━━ SUPPLIED DATA ━━
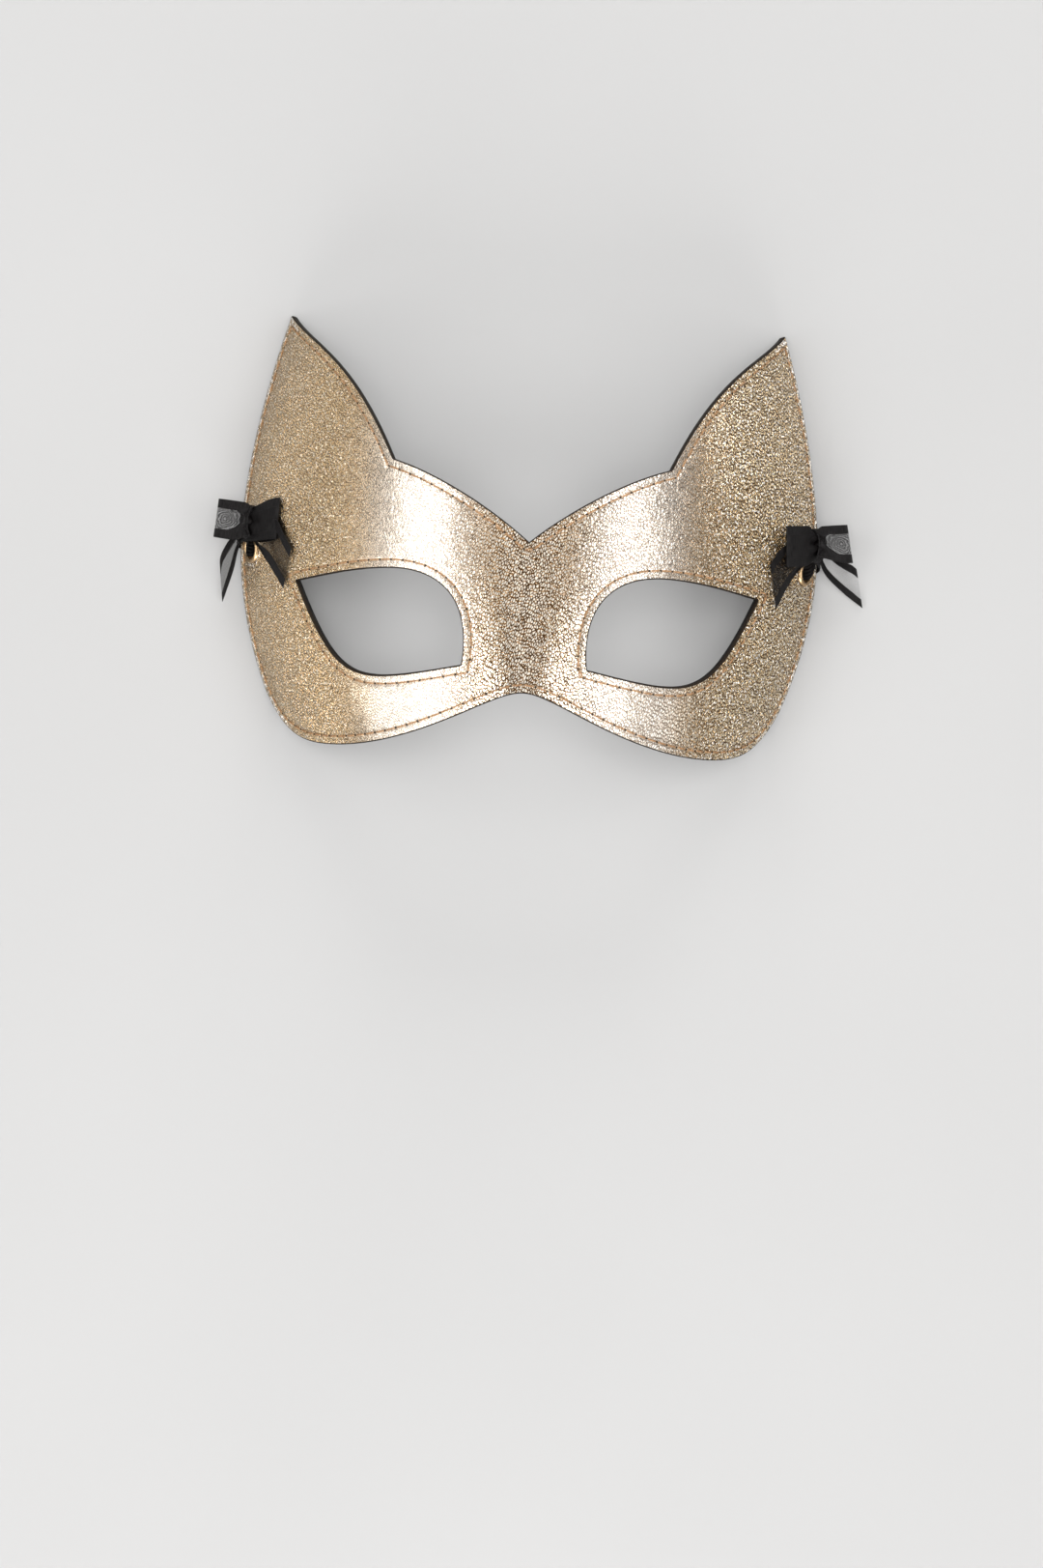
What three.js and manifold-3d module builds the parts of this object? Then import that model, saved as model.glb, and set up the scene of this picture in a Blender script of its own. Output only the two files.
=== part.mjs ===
// Cat mask: a half mask of gold grained leather, sewn to a black leather backing and bent to the
// face, with a brass eyelet and a black ribbon bow at each side.
//
// Frame, in millimetres: +X is the wearer's left, +Y runs towards the ear tips and +Z out of the
// face. The mask lies face up on its side edges, on the plane Z = 0.
//
// The leather is cut flat and then bent, so its outline is given on the flat pattern: s runs
// sideways from the middle line and v is the height. Depth is measured in from the gold face.

import * as THREE from 'three';
import { mergeVertices } from 'three/addons/utils/BufferGeometryUtils.js';
import Module from 'manifold-3d';

const wasm = await Module();
wasm.setup();

// Overall size of the bent mask
const maskHeight = 117.7;
const topV = maskHeight / 2;
const sideReach = 79.4;
const widestV = -2.3;
const crownHeight = 50.9;
const crownDrop = 6;

// How far the side edges draw in towards the ear tip and towards the cheek
const earNarrowing = { amount: 11.4, atV: topV, power: 1.7 };
const cheekNarrowing = { amount: 9.2, atV: -46, power: 2 };

// Height of the gold face at the side edge, and the arch that the ribbon passes under
const edgeHeight = 0.5;
const edgeLift = { height: 1.4, atV: -2.5, width: 14 };

// Low ridge over the bridge of the nose, from nothing at the brow to its full height at the arch
const noseRidge = { height: 2.4, width: 12 };

// Leather layers: depths below the gold face
const goldLeather = { top: 0, bottom: 0.85 };
const backing = { top: 1.1, bottom: 1.9 };

// Flat pattern of the right half: corners as [s, v]
const browPoint = [0, -3.25];
const earNotch = [38.5, 18];
const cheekV = -44;
const cheekBottom = [57, -topV];
const noseArch = [0, -43.4];
const eyeTop = [37.7, -11.3];
const eyeInnerCorner = [17, -36.4];
const eyeOuterCorner = [69.7, -15];

// Stitching
const seamInset = 2.3;
const thread = { width: 0.7, height: 0.45, clear: 0.3 };

// Eyelet and its hole through the leather
const eyelet = { s: 90.8, v: -6.3, bore: 2.45, barrel: 2.85, flange: 3.8, flangeThickness: 0.55 };
const fitGap = 0.3;

// Ribbon
const ribbon = { width: 10.4, thickness: 0.5, tieWidth: 3.4 };

// Mesh fineness: steps along each stretch of the outline and across the leather
const steps = { middle: 6, brow: 7, ear: 9, side: 17, cheek: 6, flank: 9 };
const rings = 4;

const gold = new THREE.MeshStandardMaterial({ color: 0xc8ad7e, roughness: 0.38, metalness: 0.9 });
const blackLeather = new THREE.MeshStandardMaterial({ color: 0x1a1817, roughness: 0.75, metalness: 0 });
const tanThread = new THREE.MeshStandardMaterial({ color: 0xc8965c, roughness: 0.7, metalness: 0 });
const brass = new THREE.MeshStandardMaterial({ color: 0xd9a860, roughness: 0.28, metalness: 1 });
const blackRibbon = new THREE.MeshStandardMaterial({ color: 0x151316, roughness: 0.6, metalness: 0 });

// Bent surface

function sideReachAt(v) {
  const narrowing = v > widestV ? earNarrowing : cheekNarrowing;
  const away = (v - widestV) / (narrowing.atV - widestV);
  return sideReach - narrowing.amount * away ** narrowing.power;
}

function crownAt(v) {
  return crownHeight - crownDrop * (v / topV) ** 2;
}

function bendAt(v) {
  const lift = edgeLift.height * Math.exp(-(((v - edgeLift.atV) / edgeLift.width) ** 2));
  const rise = crownAt(v) - edgeHeight - lift;
  const reach = sideReachAt(v);
  const radius = (reach ** 2 + rise ** 2) / (2 * rise);
  return { radius, halfWidth: radius * 2 * Math.atan(rise / reach) };
}

function ridgeAt(s, v) {
  const towardsArch = (browPoint[1] - v) / (browPoint[1] - noseArch[1]);
  const share = THREE.MathUtils.clamp(towardsArch, 0, 1);
  return noseRidge.height * share * Math.exp(-((s / noseRidge.width) ** 2));
}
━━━
▶ TASK INSTRUCTIONS
Write every line of the material above again, exactly.

▶ WRITTEN SOLUTION
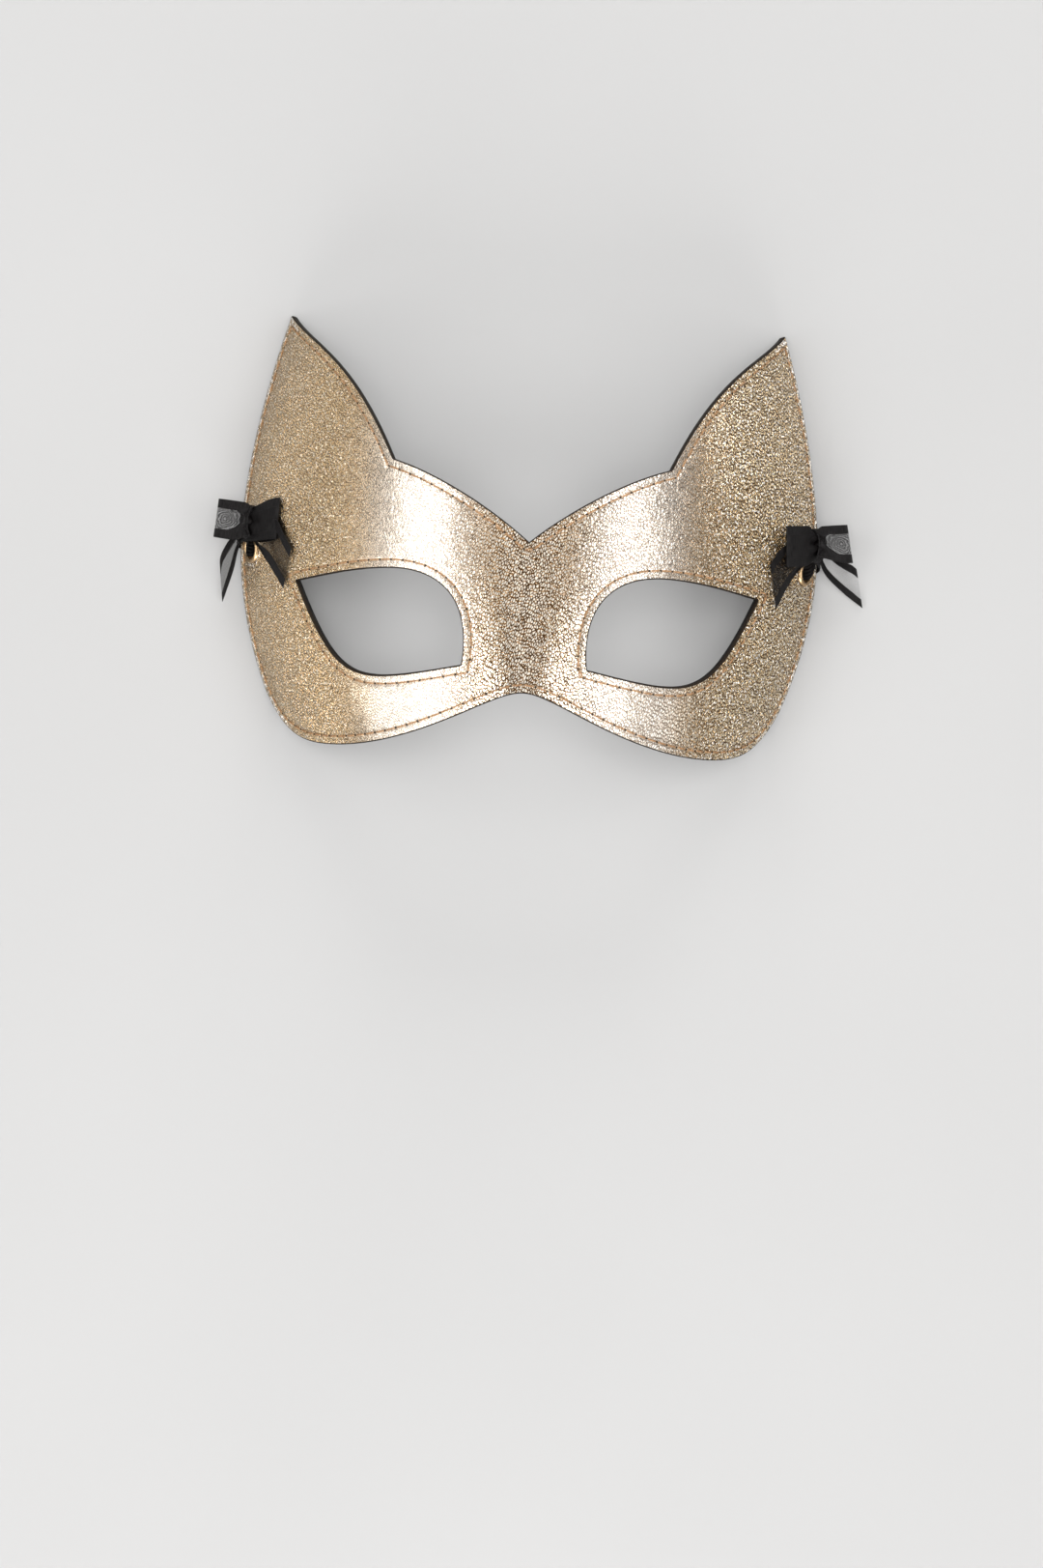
What three.js and manifold-3d module builds the parts of this object? Then import that model, saved as model.glb, and set up the scene of this picture in a Blender script of its own. Output only the two files.
=== part.mjs ===
// Cat mask: a half mask of gold grained leather, sewn to a black leather backing and bent to the
// face, with a brass eyelet and a black ribbon bow at each side.
//
// Frame, in millimetres: +X is the wearer's left, +Y runs towards the ear tips and +Z out of the
// face. The mask lies face up on its side edges, on the plane Z = 0.
//
// The leather is cut flat and then bent, so its outline is given on the flat pattern: s runs
// sideways from the middle line and v is the height. Depth is measured in from the gold face.

import * as THREE from 'three';
import { mergeVertices } from 'three/addons/utils/BufferGeometryUtils.js';
import Module from 'manifold-3d';

const wasm = await Module();
wasm.setup();

// Overall size of the bent mask
const maskHeight = 117.7;
const topV = maskHeight / 2;
const sideReach = 79.4;
const widestV = -2.3;
const crownHeight = 50.9;
const crownDrop = 6;

// How far the side edges draw in towards the ear tip and towards the cheek
const earNarrowing = { amount: 11.4, atV: topV, power: 1.7 };
const cheekNarrowing = { amount: 9.2, atV: -46, power: 2 };

// Height of the gold face at the side edge, and the arch that the ribbon passes under
const edgeHeight = 0.5;
const edgeLift = { height: 1.4, atV: -2.5, width: 14 };

// Low ridge over the bridge of the nose, from nothing at the brow to its full height at the arch
const noseRidge = { height: 2.4, width: 12 };

// Leather layers: depths below the gold face
const goldLeather = { top: 0, bottom: 0.85 };
const backing = { top: 1.1, bottom: 1.9 };

// Flat pattern of the right half: corners as [s, v]
const browPoint = [0, -3.25];
const earNotch = [38.5, 18];
const cheekV = -44;
const cheekBottom = [57, -topV];
const noseArch = [0, -43.4];
const eyeTop = [37.7, -11.3];
const eyeInnerCorner = [17, -36.4];
const eyeOuterCorner = [69.7, -15];

// Stitching
const seamInset = 2.3;
const thread = { width: 0.7, height: 0.45, clear: 0.3 };

// Eyelet and its hole through the leather
const eyelet = { s: 90.8, v: -6.3, bore: 2.45, barrel: 2.85, flange: 3.8, flangeThickness: 0.55 };
const fitGap = 0.3;

// Ribbon
const ribbon = { width: 10.4, thickness: 0.5, tieWidth: 3.4 };

// Mesh fineness: steps along each stretch of the outline and across the leather
const steps = { middle: 6, brow: 7, ear: 9, side: 17, cheek: 6, flank: 9 };
const rings = 4;

const gold = new THREE.MeshStandardMaterial({ color: 0xc8ad7e, roughness: 0.38, metalness: 0.9 });
const blackLeather = new THREE.MeshStandardMaterial({ color: 0x1a1817, roughness: 0.75, metalness: 0 });
const tanThread = new THREE.MeshStandardMaterial({ color: 0xc8965c, roughness: 0.7, metalness: 0 });
const brass = new THREE.MeshStandardMaterial({ color: 0xd9a860, roughness: 0.28, metalness: 1 });
const blackRibbon = new THREE.MeshStandardMaterial({ color: 0x151316, roughness: 0.6, metalness: 0 });

// Bent surface

function sideReachAt(v) {
  const narrowing = v > widestV ? earNarrowing : cheekNarrowing;
  const away = (v - widestV) / (narrowing.atV - widestV);
  return sideReach - narrowing.amount * away ** narrowing.power;
}

function crownAt(v) {
  return crownHeight - crownDrop * (v / topV) ** 2;
}

function bendAt(v) {
  const lift = edgeLift.height * Math.exp(-(((v - edgeLift.atV) / edgeLift.width) ** 2));
  const rise = crownAt(v) - edgeHeight - lift;
  const reach = sideReachAt(v);
  const radius = (reach ** 2 + rise ** 2) / (2 * rise);
  return { radius, halfWidth: radius * 2 * Math.atan(rise / reach) };
}

function ridgeAt(s, v) {
  const towardsArch = (browPoint[1] - v) / (browPoint[1] - noseArch[1]);
  const share = THREE.MathUtils.clamp(towardsArch, 0, 1);
  return noseRidge.height * share * Math.exp(-((s / noseRidge.width) ** 2));
}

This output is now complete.